Commercial Dispute Resolution and Arbitration in Japan

Written by: Luke Nottage and Nobumichi Teramura (unfootnoted draft for Sarah Biddulph and Kathryn Taylor (eds) Elgar Concise Encyclopedia of Asian Law, Elgar, forthcoming)

 “Commercial Dispute Resolution and Arbitration in Japan”

For: Elgar Concise Encyclopedia of Asian Law

Luke Nottage and Nobumichi Teramura

1. Civil Procedure and Litigation

The Civil Procedure Code, enacted as the framework for civil litigation in the late 19th century as Japan adopted a modern Western legal system, derived mainly from German law. The Code  experienced significant reforms after WW2 (adopting the more “adversarial principle”) and 1998 (based partly on some emerging court practices, to streamline identification of legal issues and related evidence-taking, as well as new small claims procedures and other provisions to reduce delays).[1] The 1999-2001 Justice System Reform Council Recommendations resulted in introducing expert commissioners to advise judges in complex cases, an advance notice of suit option, and other “micro”-level reforms, but also expanded numbers of bengoshi lawyers and judges aiming for “macro”-level impact.[2] Those Recommendations sought mainly to reduce perceived “structural barriers” to initiate lawsuits, which arguably underpin a comparatively low civil litigation rate in Japan especially over the 1950s-70s.

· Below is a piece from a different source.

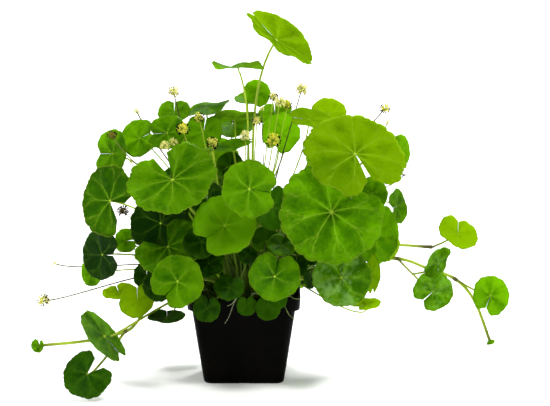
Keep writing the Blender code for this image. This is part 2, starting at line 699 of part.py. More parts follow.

However, some instead argue that this low propensity to sue is related to “cultural” factors like preferences to avoid confrontation and fear of “losing face” (although this may be related to risk-averseness especially in larger organisations), or a rational avoidance of litigation costs by settling in the shadow of comparatively predictable substantive law in Japan.[3]

Japan’s still predominantly civil law tradition means that civil litigation maintains various features not usually found in common law systems. These include limited pre-trial discovery (although some analogues[4]), non-continuous trials (though delays decreased from 2000s), no juries (only for some serious criminal cases, reintroduced from 2009), active case management by judges (including right not duty to “clarify” the law especially for self-represented litigants, and encouragement of settlement), three career judges hearing complex civil cases at first instance, and no dissenting opinions published (other than in the highest Supreme Court).[5]

2. Mediation

In Japan, mediation is mostly court-annexed, with tradition going back to the pre-WW2 era (eg farm tenancy disputes,[6] although such disputes were often settled through direct and informal negotiations between land owners and tenants). Parties may choose between two main types of mediation. One is conducted by the judge(s) assigned the case, although in larger courts like Tokyo and Osaka, the case may be referred to a division where mediation is attempted by other judges, and then returned to the original judge(s) if settlement fails. The second type is mediation under the 1951 Civil Conciliation Act, mandated by the court or more typically agreed by parties: a conciliation committee consisting of a judge and two non-judges having expert knowledge and experience lead the mediation settlements. In both scenarios, it is quite common among the judicial mediators to caucus separately with each party (unlike eg Germany, where judges encourage settlement in open court).[7]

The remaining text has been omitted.